- Directed by: Ly Bun Yim
- Starring: Kong Som Eun Virak Dara Trente Deux Nop Naem Ly Rattanak
- Music by: Sinn Sisamouth
- Distributed by: Runteas Pich Pheap Yon
- Release date: 1972;
- Country: Cambodia
- Language: Khmer

= An Aeuy Srei An =

An Aeuy Srei An (អនអើយស្រីអន, Ân Aeuy Srei Ân /km/; ) is a 1972 Cambodian film directed by Ly Bun Yim and produced by Runteas Pich company. The film is a melodramatic love-triangle between the characters Chea and Su over a woman named An. The film stars Kong Som Eun as Chea, Virak Dara as An, and Nop Naem as Su.

The film is also known as Khmers After Angkor. It is considered a popular production of the "Golden Age" of Cambodian cinema.

==Plot==
A poor farmer, named Chea, returns home to his family after going to school for several years. He befriends Su who later inherits his father's wealth and high-ranking status.
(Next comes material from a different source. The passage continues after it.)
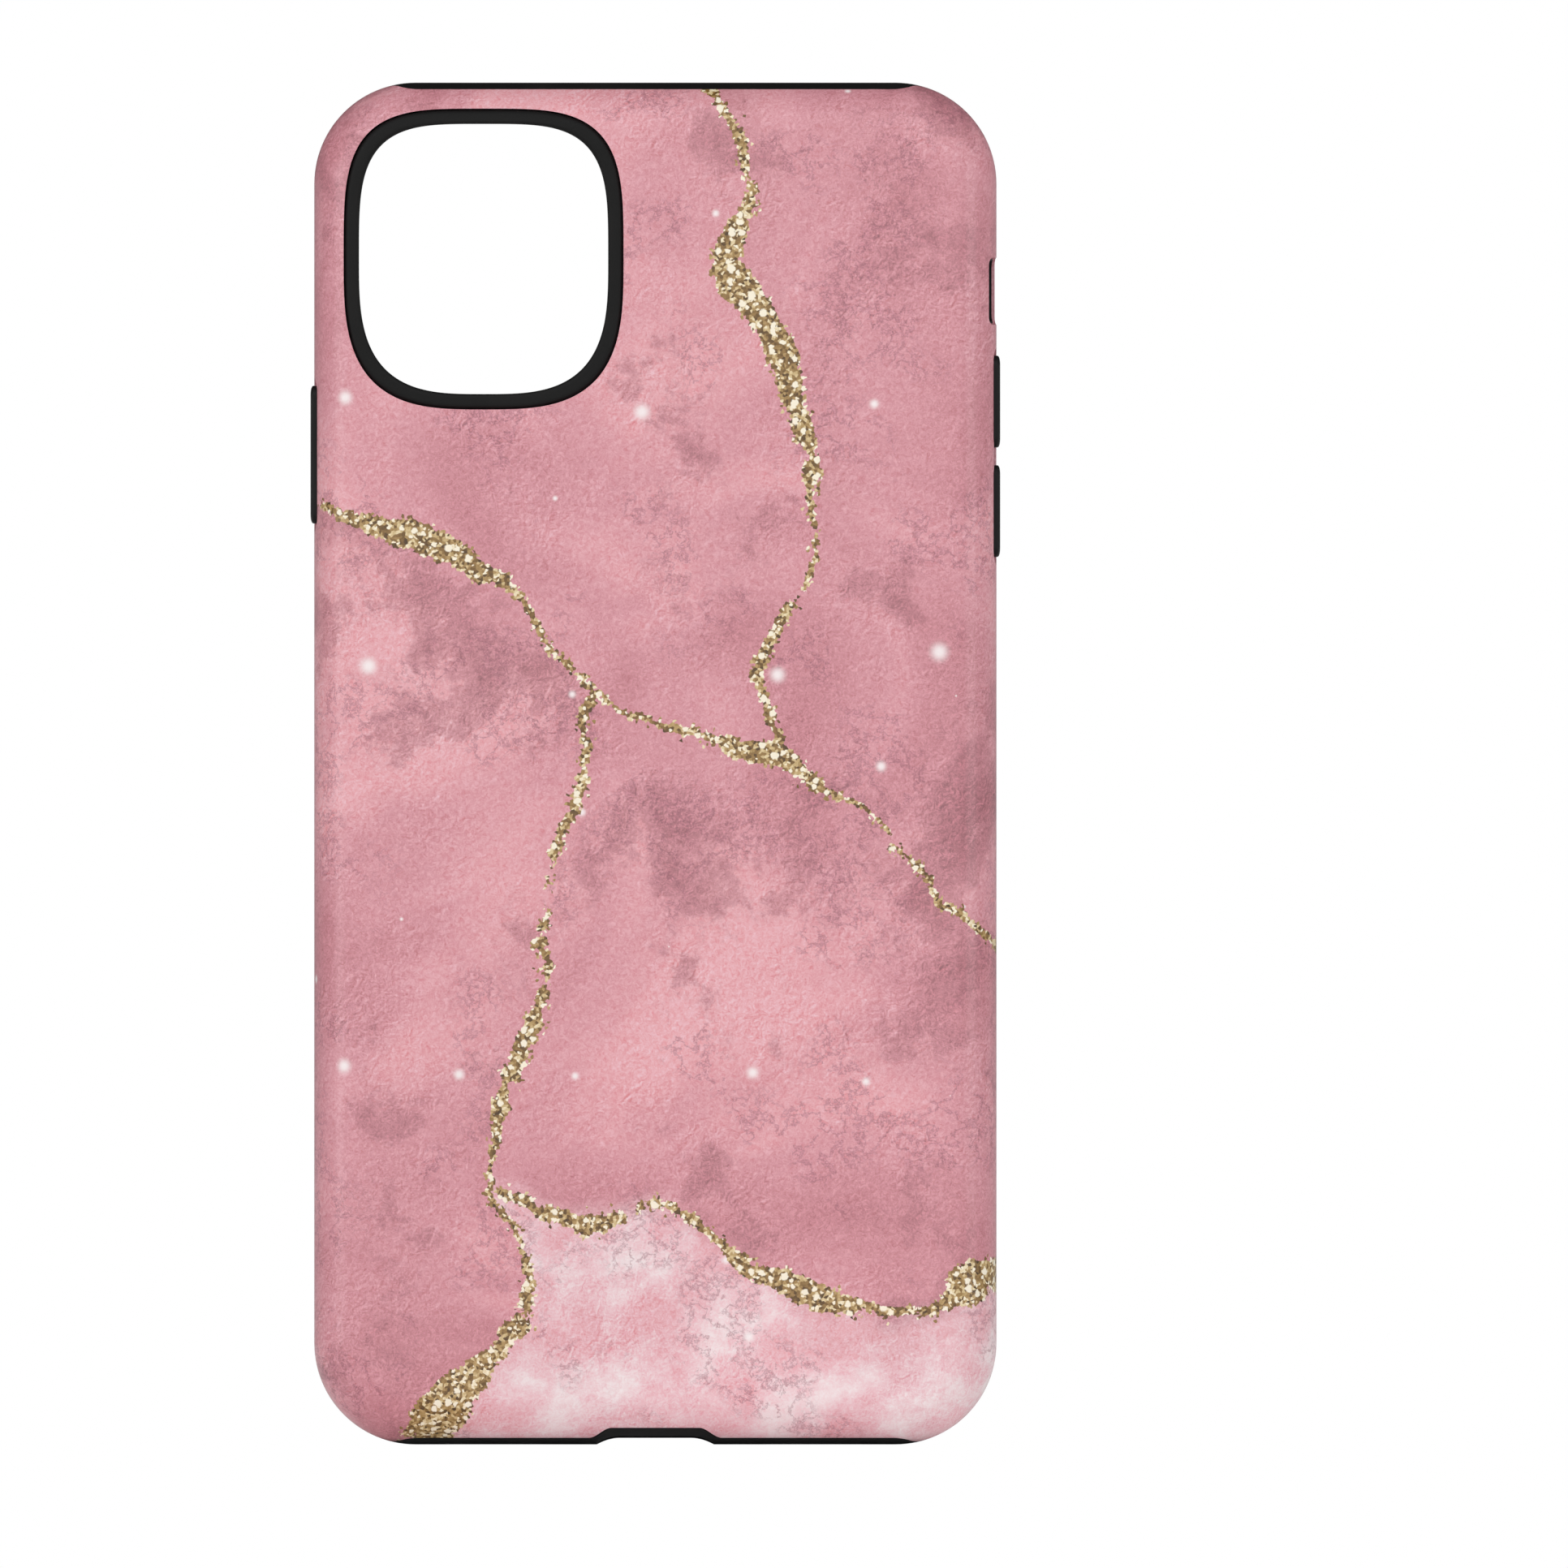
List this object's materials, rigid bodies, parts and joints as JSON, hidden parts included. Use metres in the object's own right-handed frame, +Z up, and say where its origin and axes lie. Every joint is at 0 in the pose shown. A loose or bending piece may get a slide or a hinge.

Upon finishing school and returning home, Chea quickly falls in love with his neighbour, An. His happiness is shattered when his ill father passes away and the landowner demands their cow in lieu of overdue rent. Chea pleads with the landowner to give him a few days while he goes to ask Su for some financial help. Upon Chea’s arrival at Su's residence, Chea quickly discovers that his recently inherited status has caused Su to ignore him and pretend that he doesn't know Chea because of his peasant background. Chea is turned down and returns home with a predicament.

Chea and his younger brother soon begin selling noodles in order to make enough cash for the family. His luck is cut short when he realizes his competition against another noodle seller, making for many light and comedic incidents.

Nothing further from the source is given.